However, this particular operation is possible on sentinel model singly linked lists in purely safe Rust. The whole version of the code I'm about to present is available on the Playground, which includes some things like test cases and an iterator implementation I'll be glossing over (since it doesn't get to the core of the problem and is only used in test cases and to derive the entire size of the Linked List). I also won't be presenting the ListNode struct or the new function, since they are in the question itself. Note that I also took some design liberties (instead of a free function, I made rotate_right and rotate_left member functions, you can freely convert but this is more Rusty design).

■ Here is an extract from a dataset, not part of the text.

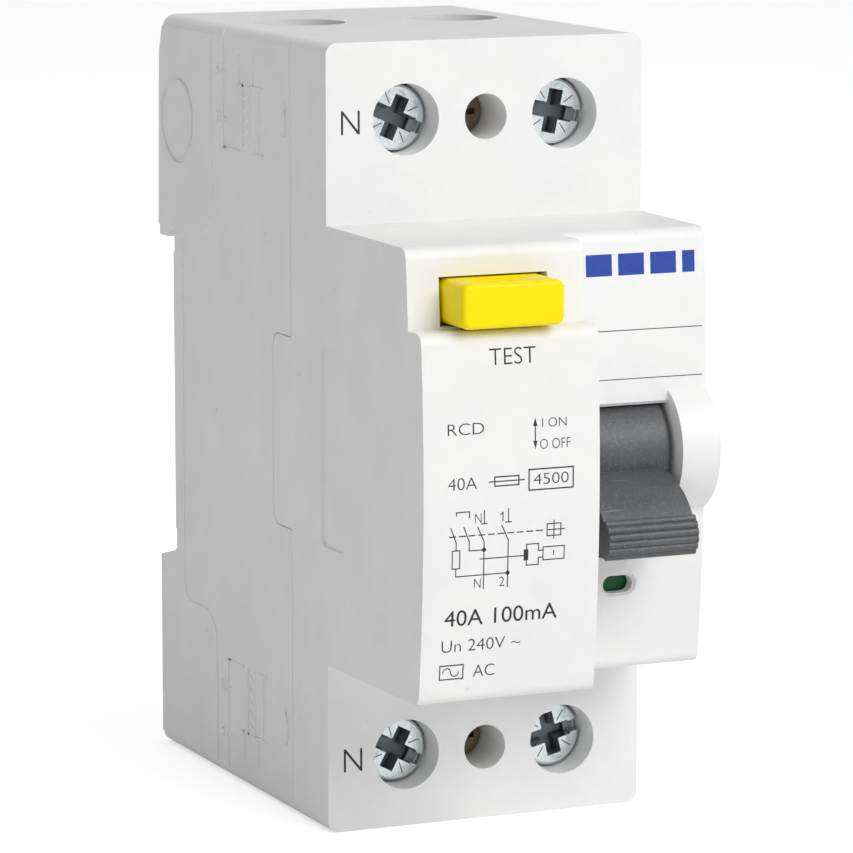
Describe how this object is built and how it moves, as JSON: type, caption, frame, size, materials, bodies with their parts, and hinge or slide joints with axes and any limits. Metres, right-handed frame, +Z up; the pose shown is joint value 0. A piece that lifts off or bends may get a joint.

The "obvious' implementation here is to drain the entire list and reconstruct it. This is a perfectly good solution! However it's likely inefficient (it can be more or less inefficient depending on whether you totally destroy the nodes or not). Instead we're going to be doing what you largely do in other languages: only breaking the link and then reassigning the pointers at the boundaries. In fact, once you break it down into these two steps, the problem becomes much easier! All that's required is knowledge about Rust's mutable borrowing semantics, and how to overcome the pesky requirement that references always have a definite value and cannot be moved out of.
1. Breaking the Link: mutable reference uniqueness & memory integrity
/// Splits the list at a given index, returning the new split off tail.
/// Self remains unmodified.
/// The list is zero indexed, so,
/// for instance, a value of 2 in the list [1,2,3,4,5]
/// will cause self to be [1,2,3] and the return value to be
/// Some([4,5]). I.E. the link is "broken" AT index 2.
///
/// If there's nothing to split off, `None` is returned.
fn split_at(&mut self, n: usize) -> Option<Self> {
use std::mem;
let mut split = Some(self);
for _ in 0..n {
if let Some(node) = split.map(|v| v.next.as_deref_mut()) {
split = node;
} else {
return None;
}
}
match split {
Some(node) => {
let mut new_head = None;
mem::swap(&mut new_head, &mut node.next);
new_head.map(|v| *v)
}
None => None
}
}
The logic is straightforward (if you've broken off a list in any other language it's the exact same algorithm). The important thing for Rust is the ownership system and the mem::swap function. Rust ensures two things that are problematic here:
You're not mutably borrowing the same thing twice.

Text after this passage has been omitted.